= Sheldon Gardner =

American psychologist

Sheldon Frank Gardner (1934–2005) was an American psychologist who worked in the tradition of Sigmund Freud. With his wife, Gwendolyn Stevens, Gardner wrote several books, several pamphlets and other shorter works, and more than 50 articles in the field of psychology. Titles include The Care and Cultivation of Parents, Separation Anxiety and the Dread of Abandonment in Adult Males, Women of Psychology: Pioneers and Innovators, Women of Psychology: Expansion and Refinement, and Red Vienna and the Golden Age of Psychology, 1918-1938.

Gardner held teaching, research, and administrative positions at several major universities and various institutes. Among highlights, he was the first chair of the Psychology Department at the University of North Carolina at Asheville, the founder and Executive Director of the Hyperkinesis Clinic in Pasadena, California, and the founder and Executive Director of the Psychological Assessment Laboratory in Santa Ana, California; also, he organized and directed the Psychological Services Department at the Long Beach Neuro-Psychiatric Institute. From 1982 he lived in Connecticut, where he was Chief Psychologist at the Child Guidance Clinic of Southeastern Connecticut before opening a private practice in Mystic in 1991.

Gardner wrote and performed the play An Evening with Sigmund Freud and performed in other theatrical and musical events, once being nominated for a Eugene O'Neill award for community theater acting in southeastern Connecticut. He wrote a column for a Cape Girardeau, Missouri newspaper and a monthly column for Professional Selling. Late in life, he wrote several novels.

Gardner was born in Chelsea, Massachusetts, the oldest child of Philip and Goldie (Stepanski) Gardner. As the 1952 "outstanding graduating student" from Everett High School in Boston, he earned a scholarship to Harvard and thus an education his family could not have afforded.

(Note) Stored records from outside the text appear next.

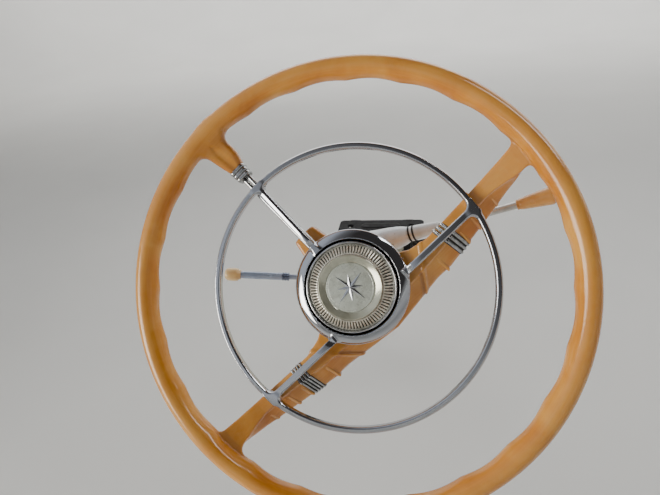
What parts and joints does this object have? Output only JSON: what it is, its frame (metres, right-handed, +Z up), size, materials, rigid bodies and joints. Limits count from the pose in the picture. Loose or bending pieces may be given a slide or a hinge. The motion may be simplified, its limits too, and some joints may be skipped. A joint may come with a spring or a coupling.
{
  "type": "steering wheel and column",
  "caption": "Three-spoke steering wheel with horn ring on its column, with signal and gear levers, steering box and drop arm.",
  "frame": {"origin": "centre of the steering box's mounting face, on the frame rail", "axes": "+X to the driver's right, +Y forward, +Z up; the steering axis rises rearwards 32 degrees above the horizontal, in the plane x = 0.048"},
  "size_m": [0.425, 0.9327, 0.8618],
  "materials": {
    "amber_plastic": "aged amber-ivory moulded plastic, satin gloss",
    "chrome": "polished plate with light pitting",
    "fluted_silver": "radially fluted, cream-silver",
    "clear_bevel": "clear-coated champagne bevel",
    "pale_disc": "pale grey-cream enamel",
    "cream_paint": "cream-white enamel",
    "satin_steel": "satin grey rod",
    "black_rubber": "matt rubber",
    "black_paint": "black chassis enamel",
    "cast_housing": "painted casting",
    "bare_steel": "machined steel, dulled"
  },
  "bodies": {
    "column": {"column_jacket": "cream_paint", "column_head": "cream_paint", "signal_lever": "chrome", "signal_collar": "chrome", "signal_knob": "amber_plastic", "gear_lever_boss": "cream_paint", "gear_lever_grommet": "black_rubber", "gear_lever_tube": "cream_paint", "gear_lever_rod": "satin_steel", "gear_knob": "amber_plastic", "shift_rod": "cream_paint", "shift_bearing": "black_paint", "shift_arm": "black_paint", "dash_bracket": "black_paint", "dash_clamp": "black_paint", "floor_plate": "black_paint", "floor_seal": "black_rubber", "jacket_clamp": "black_paint", "gear_box": "cast_housing", "mounting_flange": "cast_housing", "sector_boss": "cast_housing", "box_end_cover": "black_paint", "box_side_cover": "black_paint"},
    "wheel": {"wheel_rim": "amber_plastic", "left_spoke": "amber_plastic", "right_spoke": "amber_plastic", "left_spoke_band": "chrome", "right_spoke_band": "chrome", "lower_spoke_rods": "chrome", "lower_spoke_collar": "chrome", "lower_spoke_foot": "amber_plastic", "hub_shell": "amber_plastic", "horn_ring": "chrome", "horn_arms": "chrome", "horn_bezel": "chrome", "fluted_ring": "fluted_silver", "bevel_ring": "clear_bevel", "horn_disc": "pale_disc", "hub_motif": "chrome", "steering_shaft": "bare_steel"},
    "drop_arm": {"sector_shaft": "bare_steel", "pitman_arm": "black_paint", "pitman_nut": "bare_steel"}
  },
  "joints": [
    {"name": "steering", "type": "hinge", "parent": "column", "child": "wheel", "pos_m": [0.048, -0.72455, 0.48223], "axis": [0, 0.848, -0.5299], "range_deg": [-776, 504]},
    {"name": "drop_arm_swing", "type": "hinge", "parent": "column", "child": "drop_arm", "pos_m": [0.048, -0.01961, -0.03138], "axis": [1, 0, 0], "range_deg": [-42.7, 27.8]}
  ],
  "couplings": [
    {"joint": "drop_arm_swing", "follows": "steering", "ratio": 0.054945}
  ]
}
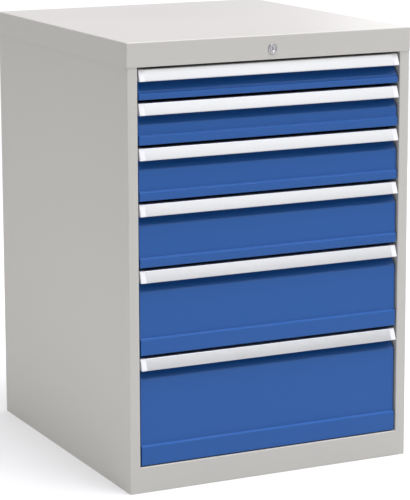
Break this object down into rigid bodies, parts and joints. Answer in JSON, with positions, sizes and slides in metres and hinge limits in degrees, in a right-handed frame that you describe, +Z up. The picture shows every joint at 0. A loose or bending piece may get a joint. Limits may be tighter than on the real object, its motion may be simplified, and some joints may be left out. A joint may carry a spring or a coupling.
{
  "type": "drawer cabinet",
  "caption": "Free-standing sheet-steel cabinet with stacked full-extension drawers of growing height, full-width grip handles and a central lock in the top rim.",
  "frame": {"origin": "middle of the footprint, on the floor", "axes": "+Z up, +Y to the back, drawers open towards -Y, +X to the right seen from the front"},
  "size_m": [0.715, 0.783, 1.02],
  "materials": {
    "casing_paint": "light grey powder coat with a fine orange-peel texture",
    "front_paint": "mid-blue powder coat, satin",
    "tray_paint": "light grey powder coat",
    "handle_aluminium": "satin anodised extrusion",
    "cap_plastic": "light grey moulded plastic",
    "zinc_steel": "zinc-plated steel",
    "chrome": "polished chrome plate",
    "guide_plastic": "black polyamide",
    "rubber": "black rubber"
  },
  "bodies": {
    "cabinet": {"side_panel_left": "casing_paint", "side_panel_right": "casing_paint", "back_panel": "casing_paint", "back_rivets": "zinc_steel", "plinth_front": "casing_paint", "plinth_rear": "casing_paint", "floor_plate": "casing_paint", "front_lintel": "casing_paint", "top_cover": "casing_paint", "cover_stiffeners": "casing_paint", "cover_screws": "zinc_steel", "slotted_uprights": "zinc_steel", "cabinet_rails": "zinc_steel", "rail_buffers": "rubber", "lock_housing": "chrome", "lock_nut": "zinc_steel", "shaft_bearing": "guide_plastic", "bar_guides": "guide_plastic"},
    "lock": {"lock_plug": "chrome", "lock_shaft": "zinc_steel", "lock_crank": "zinc_steel"},
    "lock_bar": {"lock_bar": "zinc_steel", "bar_teeth": "zinc_steel"},
    "drawer_1": {"tray_1": "tray_paint", "front_1": "front_paint", "handle_1": "handle_aluminium", "handle_caps_1": "cap_plastic", "drawer_rails_1": "zinc_steel"},
    "runners_1": {"middle_rails_1": "zinc_steel"},
    "drawer_2": {"tray_2": "tray_paint", "front_2": "front_paint", "handle_2": "handle_aluminium", "handle_caps_2": "cap_plastic", "drawer_rails_2": "zinc_steel"},
    "runners_2": {"middle_rails_2": "zinc_steel"},
    "drawer_3": {"tray_3": "tray_paint", "front_3": "front_paint", "handle_3": "handle_aluminium", "handle_caps_3": "cap_plastic", "drawer_rails_3": "zinc_steel"},
    "runners_3": {"middle_rails_3": "zinc_steel"},
    "drawer_4": {"tray_4": "tray_paint", "front_4": "front_paint", "handle_4": "handle_aluminium", "handle_caps_4": "cap_plastic", "drawer_rails_4": "zinc_steel"},
    "runners_4": {"middle_rails_4": "zinc_steel"},
    "drawer_5": {"tray_5": "tray_paint", "front_5": "front_paint", "handle_5": "handle_aluminium", "handle_caps_5": "cap_plastic", "drawer_rails_5": "zinc_steel"},
    "runners_5": {"middle_rails_5": "zinc_steel"},
    "drawer_6": {"tray_6": "tray_paint", "front_6": "front_paint", "handle_6": "handle_aluminium", "handle_caps_6": "cap_plastic", "drawer_rails_6": "zinc_steel"},
    "runners_6": {"middle_rails_6": "zinc_steel"}
  },
  "joints": [
    {"name": "drawer_1_slide", "type": "slide", "parent": "cabinet", "child": "drawer_1", "axis": [0, -1, 0], "range_m": [0, 0.64]},
    {"name": "runners_1_slide", "type": "slide", "parent": "cabinet", "child": "runners_1", "axis": [0, -1, 0], "range_m": [0, 0.32]},
    {"name": "drawer_2_slide", "type": "slide", "parent": "cabinet", "child": "drawer_2", "axis": [0, -1, 0], "range_m": [0, 0.64]},
    {"name": "runners_2_slide", "type": "slide", "parent": "cabinet", "child": "runners_2", "axis": [0, -1, 0], "range_m": [0, 0.32]},
    {"name": "drawer_3_slide", "type": "slide", "parent": "cabinet", "child": "drawer_3", "axis": [0, -1, 0], "range_m": [0, 0.64]},
    {"name": "runners_3_slide", "type": "slide", "parent": "cabinet", "child": "runners_3", "axis": [0, -1, 0], "range_m": [0, 0.32]},
    {"name": "drawer_4_slide", "type": "slide", "parent": "cabinet", "child": "drawer_4", "axis": [0, -1, 0], "range_m": [0, 0.64]},
    {"name": "runners_4_slide", "type": "slide", "parent": "cabinet", "child": "runners_4", "axis": [0, -1, 0], "range_m": [0, 0.32]},
    {"name": "drawer_5_slide", "type": "slide", "parent": "cabinet", "child": "drawer_5", "axis": [0, -1, 0], "range_m": [0, 0.64]},
    {"name": "runners_5_slide", "type": "slide", "parent": "cabinet", "child": "runners_5", "axis": [0, -1, 0], "range_m": [0, 0.32]},
    {"name": "drawer_6_slide", "type": "slide", "parent": "cabinet", "child": "drawer_6", "axis": [0, -1, 0], "range_m": [0, 0.64]},
    {"name": "runners_6_slide", "type": "slide", "parent": "cabinet", "child": "runners_6", "axis": [0, -1, 0], "range_m": [0, 0.32]},
    {"name": "lock_turn", "type": "hinge", "parent": "cabinet", "child": "lock", "pos_m": [0, -0.3885, 0.989], "axis": [0, -1, 0], "range_deg": [0, 90]},
    {"name": "lock_bar_lift", "type": "slide", "parent": "cabinet", "child": "lock_bar", "axis": [0, 0, 1], "range_m": [0, 0.01202]}
  ],
  "couplings": [
    {"joint": "runners_1_slide", "follows": "drawer_1_slide", "ratio": 0.5},
    {"joint": "runners_2_slide", "follows": "drawer_2_slide", "ratio": 0.5},
    {"joint": "runners_3_slide", "follows": "drawer_3_slide", "ratio": 0.5},
    {"joint": "runners_4_slide", "follows": "drawer_4_slide", "ratio": 0.5},
    {"joint": "runners_5_slide", "follows": "drawer_5_slide", "ratio": 0.5},
    {"joint": "runners_6_slide", "follows": "drawer_6_slide", "ratio": 0.5},
    {"joint": "lock_turn", "follows": "lock_bar_lift", "rad_per_m": 130.67}
  ]
}
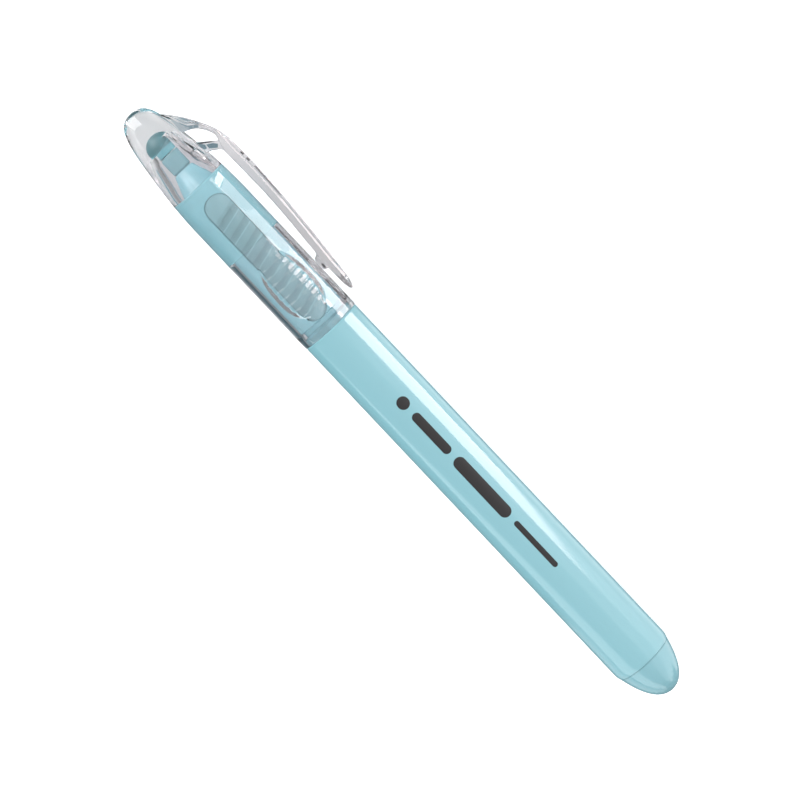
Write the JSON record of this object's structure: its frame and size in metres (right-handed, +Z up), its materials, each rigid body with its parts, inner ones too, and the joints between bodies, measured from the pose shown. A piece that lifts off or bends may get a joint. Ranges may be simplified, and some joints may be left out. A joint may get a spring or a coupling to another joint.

After graduating with an A.B., he earned a Ph.D. in clinical psychology at the University of Southern California in 1963, where he studied under J. P. Guilford.

He was a longtime member of Rotary International, including service as Secretary of the Mystic, CT chapter. He served on the board of directors of the Eastern Connecticut Symphony Orchestra, including one term as Second Vice-President. He served one term as President of the Groton-Mystic chapter of AARP. He was a member of the Vestry of St. Mark's Episcopal Church in Mystic, where he also sang in the choir.

Having contracted polio as a child, Gardner overcame the illness, only to have its symptoms recur later in life. He continued to travel widely and to remain, in his words, a "fanatical" tennis player. Gardner was youthful to the last day of his life.

Gwendolyn Stevens has written an account of Gardner's life and ideas, titled Goombah Luigi's Grandson: Memoir of a Jewish Psychologist.